We only took a tour out of the port area on Dominica, which was very interesting indeed. On the other four islands, St. Thomas, Grenada, Martinique and St. Maarten, we contented ourselves with a walk around the town areas surrounding the marina. A tour of any of the rest of these islands would surely have been gratifying; if we'd had a couple days there is much we might have done in the way of sightseeing and hiking and so on. But with only a partial day in each place, it seemed as good an option to get in our daily walk and see the towns immediately surrounding the ships' landing.

I think we both rated Martinique the least interesting place we saw. It seemed the least accommodating to visitors, and the least Caribbean of the stops we made. Our favorites were Dominica for raw, unspoiled beauty (maybe not coincidentally, it's the only place we headed off into nature), and Grenada and St. Maarten for beaches and island flavor. Both these latter two would seem suitable for a vacation on their own. We liked St. Thomas, maybe not least because you're effectively still in the US and your phone and money and so on all work normally. But we heard a number of other passengers here disparaging it as being "un-Caribbean" and squalid. Much of what we saw was the main shopping district. This, plus the attendant restaurants and bars, was the island's main draw. But it looks beautiful and I'd be happy to come back and explore further.

Maybe that's the one criticism of our approach: the experiences which have cropped up for the cruise ships do not give any kind of honest account of the islands' substance. We're getting the Disney version if we don't leave the beaten path. Well, I could see us doing the same cruise again in the future, and I think we'd do things differently ashore for having seen what we did this time.

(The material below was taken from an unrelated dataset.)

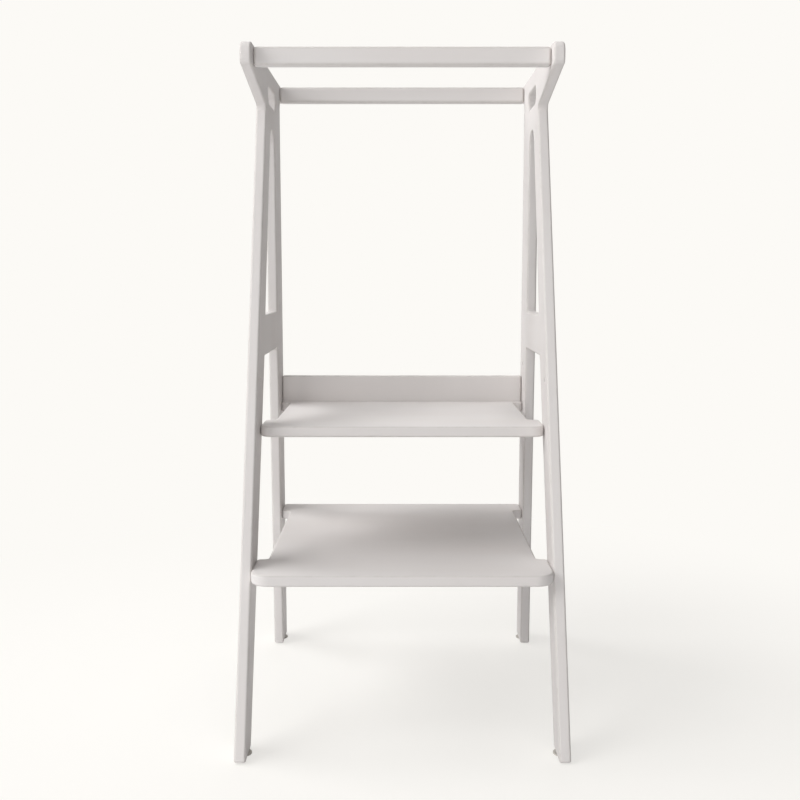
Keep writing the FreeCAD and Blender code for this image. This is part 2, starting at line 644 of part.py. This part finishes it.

But for me, the star of the whole endeavor is the ship itself; it's its own reason to cruise, almost regardless of route or destinations. Maybe this is just the hopeless machinery geek in me, but it's the primary reason I have such difficulty with the idea of an all-inclusive resort: it's like a ship without the ship! It's the same passive experience without the machinery and the high seas and the changing scenery and the centuries of tradition. I'm not sure if there's a lesson in there or not, but personally I would rather spend a week on even a grungy freighter in open water than a week in a beautiful resort with nothing to do after the first day but drink (especially bad for a teetotaler). My wife's preferences would run exactly opposite, and that seems to be why this particular brand of cruising works so well for us. She would not want to spend a week crossing the Atlantic to Europe, but she's happy on the ship if it makes regular stops in fun places. Me, I just love the ship. This year we got three of our ten days at sea, which is more than with past cruises. The ship is so large that it's no great challenge keeping busy for those days, and it made for a nice mixture of active days and quieter ones.

So there it is.


(A shore tender for Half Moon Cay--this time, not one of HAL's lifeboats.)


(Can't I just stay here?)


(An early-morning docking in Ft. Lauderdale.)


(Cruising in a nutshell--towel animals and endless desserts!)

(Fresh-baked White Folk.)

2 comments:

Anonymous said...

All in all, sounds like another great trip. I do think, however, that an all inclusive trip would also be fun, if there were side trips that could be had to be able to branch out. Like you, I can only sit for so long. Kyle on the other hand would love a week on the beach. Time will tell.

wstachour said...

Susan chides me for not TRYING the all-inclusive; so I've told her I'd give it a crack.

So maybe we all ought to look into some place?